In November 2022, Glenn Close and Kyle Chandler were added to the cast. In February 2023, Andrew Scott, McKenna Roberts, Rylan Jackson and Jamie Demetriou joined the cast. Principal photography took place in London from December 2, 2022, to March 9, 2023. In late February 2023, Diaz shot scenes at the River Thames. Filming in Atlanta began on March 28 and wrapped in late April. In mid-April, while Foxx was hospitalized for a medical emergency, body doubles were used to film his remaining scenes. The opening scene showing a cityscape was filmed in Ljubljana, Slovenia. Netflix spent $207.2 million producing the film, which came down to a net cost of $158.9 million after UK tax incentives.

While Gordon and O'Brien were solely credited with the screenplay, various contributions were made by Andrea Berloff, Matteo Borghese, Joel Church-Cooper, Adam Cole-Kelly, Dana Fox, Paul Fruchbom, John Gatins, Joe Nussbaum, Cassie Pappas, Lennon Parham, Sam Pitman, Ellen Shanman, Laura Solon, David Stassen, Jessica St. Clair, Victoria Strouse, and Lillian Yu.

==Release==
Back in Action was released by Netflix on January 17, 2025. It was originally set to be released on November 15, 2024, before being pushed to its current release date.

The film amassed 46.8 million views in its first three days, giving it the biggest opening weekend for an English-language Netflix film since The Adam Project.

== Critical response ==
 Metacritic, which uses a weighted average, assigned the film a score of 46 out of 100, based on 23 critics, indicating "mixed or average" reviews.

Christy Lemire of RogerEbert.com gave the film one out of four stars and wrote, "Back in Action isn't as obnoxiously soulless as Red Notice, but it's firmly within that subgenre of glossy, globetrotting action pictures you can stream while you fold your laundry. It all feels so cynical."

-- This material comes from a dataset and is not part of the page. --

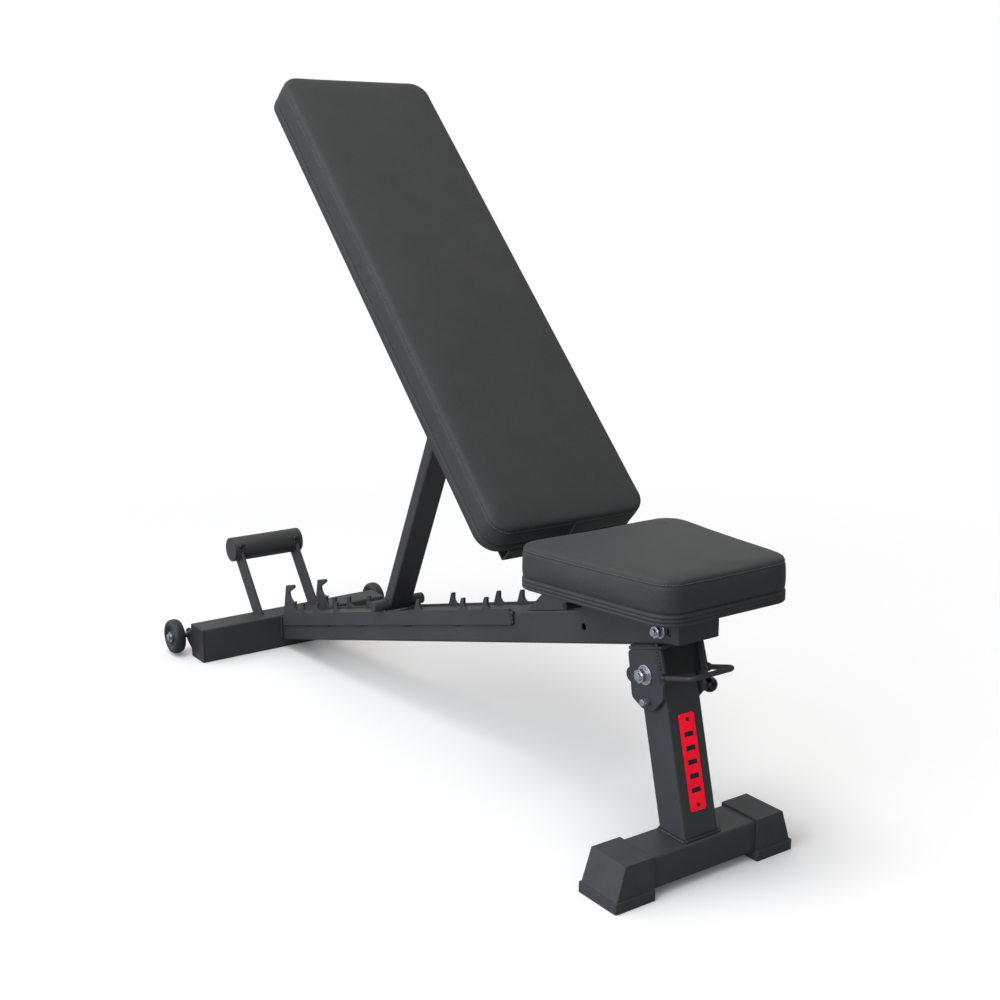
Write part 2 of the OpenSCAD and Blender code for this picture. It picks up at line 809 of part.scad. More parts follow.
// Folded channel: a top plate under the board, a front plate and a flange down each side.
module seat_bracket() {
    t = seat_flange_out - seat_flange_in;
    front = -39;
    web_end = 160;
    low = -12.4;
    flange = [
        [front, low, 1], [front, seat_base, 1], [202, seat_base, 4],
        [238, 34, 10], [241, -3.6, 3], [212, -15.6, 10], [60, -12.9, 20]
    ];
    color(steel) placed() difference() {
        on_seat() {
            for (side = [-1, 1])
                side_plate(side * (seat_flange_in + t / 2), t) difference() {
                    polygon(rounded(flange));
                    arc_slot(seat_pin_arc_r, seat_pin_r + gap, seat_pin_arc_a - 0.3,
                        seat_pin_arc_a + seat_drop + 0.3);
                    translate([front + 16, -3]) square([9, 11]);
                }
            translate([-seat_flange_in, front, seat_base - t])
                cube([2 * seat_flange_in, web_end - front, t]);
            translate([-seat_flange_in, front, low])
                cube([2 * seat_flange_in, t, seat_base - t - low]);
        }
        cross_rod(seat_pivot, -big / 2, big / 2, seat_bolt_r + fit);
        seat_bolt_holes();
    }
}

seat_bolt_x = 22;
seat_bolt_y = [10, 130];

module seat_bolt_holes() {
    on_seat() for (side = [-1, 1], y = seat_bolt_y)
        translate([side * seat_bolt_x, y, 0]) cylinder(h = seat_base + 10, r = pad_bolt_r);
}

module seat_board() {
    color(wood) placed() difference() {
        on_seat() translate([0, 0, seat_base]) linear_extrude(board_t) polygon(seat_plan(board_inset, 29));
        seat_bolt_holes();
    }
}

module seat_pad() {
    color(vinyl) placed() on_seat() translate([0, 0, seat_base]) difference() {
        union() {
            linear_extrude(seat_t - bevel) polygon(seat_plan(0, 38));
            translate([0, 0, seat_t - bevel]) linear_extrude(bevel / 2) polygon(seat_plan(bevel / 4, 36.5));
            translate([0, 0, seat_t - bevel / 2]) linear_extrude(bevel / 2) polygon(seat_plan(bevel, 32));
        }
        translate([0, 0, -eps]) linear_extrude(board_t + eps) polygon(seat_plan(board_inset, 29));
    }
}

module seat_pad_bolts() {
    t = seat_flange_out - seat_flange_in;
    color(zinc) placed() on_seat() for (side = [-1, 1], y = seat_bolt_y)
        translate([side * seat_bolt_x, y, seat_base - t]) {
            cylinder(h = t + 10, r = pad_bolt_r);
            translate([0, 0, -2.5]) cylinder(h = 2.5, r = 7, $fn = 6);
        }
}

module seat_pin_shank() {
    color(plastic) placed() cross_rod(seat_pin, -66, 70, seat_pin_r);
}

module seat_pin_knob() {
    color(plastic) placed() difference() {
        union() {
            translate([76, seat_pin[0], seat_pin[1]]) sphere(12);
            cross_rod(seat_pin, seat_flange_out + 1, 68, 8.5);
        }
        cross_rod(seat_pin, 0, 70, seat_pin_r);
    }
}

// ---- wheels ----

bearing_r = 11;
bearing_w = 6;
hub_r = 17;

module at_wheel(side) {
    translate([side * wheel_x, wheel_y, wheel_z]) rotate([0, 90, 0]) children();
}

module tyre(side) {
    round_r = 9;
    half = wheel_w / 2;
    color(rubber) placed() at_wheel(side) rotate_extrude($fn = 64) difference() {
        union() {
            translate([hub_r, -half]) square([wheel_r - round_r - hub_r, wheel_w]);
            translate([hub_r, round_r - half]) square([wheel_r - hub_r, wheel_w - 2 * round_r]);
            for (z = [round_r - half, half - round_r])
                translate([wheel_r - round_r, z]) circle(round_r);
        }
    }
}
module tyre_left() tyre(1);
module tyre_right() tyre(-1);

module hub(side) {
    half = wheel_w / 2 - 1;
    color(plastic) placed() at_wheel(side) rotate_extrude($fn = 64) difference() {
        translate([axle_r + 3, -half]) square([hub_r - axle_r - 3, 2 * half]);
        for (z = [-half - eps, half - bearing_w])
            translate([0, z]) square([bearing_r, bearing_w + eps]);
    }
}
module hub_left() hub(1);
module hub_right() hub(-1);

module bearings(side) {
    half = wheel_w / 2 - 1;
    color(zinc) placed() at_wheel(side) rotate_extrude($fn = 64)
        for (z = [-half, half - bearing_w])
            translate([axle_r + fit, z]) square([bearing_r - axle_r - fit, bearing_w]);
}
module bearings_left() bearings(1);
module bearings_right() bearings(-1);

main_beam();
beam_front_cap();
rack_plate_left();
rack_plate_right();
gusset_left();
gusset_right();
rear_foot_tube();
rear_foot_caps();
stand_bar();
stand_bar_discs();
stand_struts();
wheel_brackets();
wheel_axles();
bracket_plate_left();
bracket_plate_right();
bracket_front_plate();
bracket_top_plate();
fold_lug();
leg_pin_tip();
carry_handle();
leg_pivot_bolt();
backrest_pivot_bolt();
seat_pivot_bolt();
pivot_nuts();
pivot_washers();
front_post();
front_foot_tube();
foot_boot_left();
foot_boot_right();
badge_plate();
badge_screws();
leg_pin_shank();
leg_pin_knob();
backrest_spine();
backrest_cross_lower();
backrest_cross_upper();
backrest_lugs();
backrest_sleeve();
strut_lugs();
strut_hinge_bolt();
strut_hinge_nut();
backrest_board();
backrest_pad();
backrest_pad_bolts();
strut_tube();
strut_sleeve();
strut_cross_pin();
seat_bracket();
seat_board();
seat_pad();
seat_pad_bolts();
seat_pin_shank();
seat_pin_knob();
tyre_left();
tyre_right();
hub_left();
hub_right();
bearings_left();
bearings_right();
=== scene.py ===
import math
import random

import bmesh
import bpy
import numpy as np
from mathutils import Matrix, Vector
from mathutils.kdtree import KDTree
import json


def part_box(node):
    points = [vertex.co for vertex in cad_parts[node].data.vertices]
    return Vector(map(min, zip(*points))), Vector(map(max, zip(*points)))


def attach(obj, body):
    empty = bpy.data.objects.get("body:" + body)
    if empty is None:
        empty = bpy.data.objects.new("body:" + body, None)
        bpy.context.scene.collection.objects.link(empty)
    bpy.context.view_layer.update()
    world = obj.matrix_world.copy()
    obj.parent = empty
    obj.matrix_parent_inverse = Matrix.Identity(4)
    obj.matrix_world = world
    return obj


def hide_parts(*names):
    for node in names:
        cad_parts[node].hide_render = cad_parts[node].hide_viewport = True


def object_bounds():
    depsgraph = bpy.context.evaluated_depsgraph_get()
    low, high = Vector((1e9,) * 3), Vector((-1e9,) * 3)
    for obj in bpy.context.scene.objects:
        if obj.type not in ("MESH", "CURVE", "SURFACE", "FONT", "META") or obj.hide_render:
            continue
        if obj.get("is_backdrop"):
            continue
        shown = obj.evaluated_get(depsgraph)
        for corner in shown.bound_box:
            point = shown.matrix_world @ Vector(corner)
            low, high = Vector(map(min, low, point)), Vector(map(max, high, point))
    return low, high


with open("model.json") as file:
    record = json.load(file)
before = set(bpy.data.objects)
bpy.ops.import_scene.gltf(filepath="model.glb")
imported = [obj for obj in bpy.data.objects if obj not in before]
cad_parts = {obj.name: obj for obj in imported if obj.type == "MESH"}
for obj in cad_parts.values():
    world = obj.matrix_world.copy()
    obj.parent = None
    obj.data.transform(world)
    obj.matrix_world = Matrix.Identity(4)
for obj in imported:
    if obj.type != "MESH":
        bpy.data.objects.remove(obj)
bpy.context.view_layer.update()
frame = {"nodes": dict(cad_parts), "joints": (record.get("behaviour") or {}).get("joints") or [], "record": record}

# The looks of the adjustable weight bench: coats and softened edges on the CAD pieces; welds, tyres,
# badge bars and sewn cushions placed from the frame's joints and boxes; then camera, floor and light.

NODES = frame["nodes"]
SLOT_OF = {s["node"]: s["material_slot"] for s in frame["record"]["subparts"]}
JOINT = {j["name"]: j for j in frame["joints"]}
SCENE = bpy.context.scene
rng = random.Random(7)

BEAM_SLOPE = math.radians(15.2)
POST_LEAN = math.radians(14.0)
BACK_ANGLE = math.radians(45.9)
SEAT_SLOPE = math.radians(-0.8)


def joint_place(name):
    return Vector(JOINT[name]["pos_m"])


# the side profiles are measured in millimetres from a point under the front foot's middle
DATUM = joint_place("backrest_tilt") - Vector((0, 0.305, 0.400))


def at(x, y, z):
    """Point in millimetres from the datum: to the left, rearward and up."""
    return DATUM + Vector((x, y, z)) / 1000


def on_beam(x, s, h):
    """Point s along the beam from its rear end and h above its datum line, in millimetres."""
    c, k = math.cos(BEAM_SLOPE), math.sin(BEAM_SLOPE)
    return at(x, 1237 - s * c + h * k, 19 + s * k + h * c)


def on_post(x, back, up):
    """Point of the post: back from its axis, and up along it from the foot tube's top."""
    c, k = math.cos(POST_LEAN), math.sin(POST_LEAN)
    return at(x, 1.5 + back * c + up * k, 60 - back * k + up * c)


def on_back(x, along, out):
    """Point of the backrest: along it from its pivot, and out of its face."""
    c, k = math.cos(BACK_ANGLE), math.sin(BACK_ANGLE)
    return at(x, 305 + along * c - out * k, 400 + along * k + out * c)


def side_frame(origin, angle):
    """Matrix whose x is world x, y runs rearward and up at the angle, z is square to it."""
    c, s = math.cos(angle), math.sin(angle)
    rows = ((1, 0, 0, origin[0]), (0, c, -s, origin[1]), (0, s, c, origin[2]), (0, 0, 0, 1))
    return Matrix(rows)


# ---------------------------------------------------------------- materials


def math_node(tree, operation, a, b):
    """Math node over two sockets or numbers. Returns its output."""
    n = tree.nodes.new("ShaderNodeMath")
    n.operation = operation
    for socket, v in zip(n.inputs, (a, b)):
        if isinstance(v, (int, float)):
            socket.default_value = v
        else:
            tree.links.new(v, socket)
    return n.outputs[0]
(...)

Richard Roeper of the Chicago Sun-Times gave it two and a half out of four stars, writing, "Director Seth Gordon (Four Christmases, Horrible Bosses) knows how to film fast-moving comedies with star appeal, and Diaz (who hasn't lost an ounce of onscreen charisma) and Foxx are terrific together, but wouldn't it have been lovely if they had tackled more creative and challenging material? Trading quips while engaging in high-wire action sequences that defy all credibility is the movie equivalent of ordering fast food for breakfast, lunch and dinner when there's a whole world of more interesting menus out there."

== Viewership ==
According to data from Showlabs, Back in Action ranked first on Netflix in the United States during the week of 20–26 January 2025.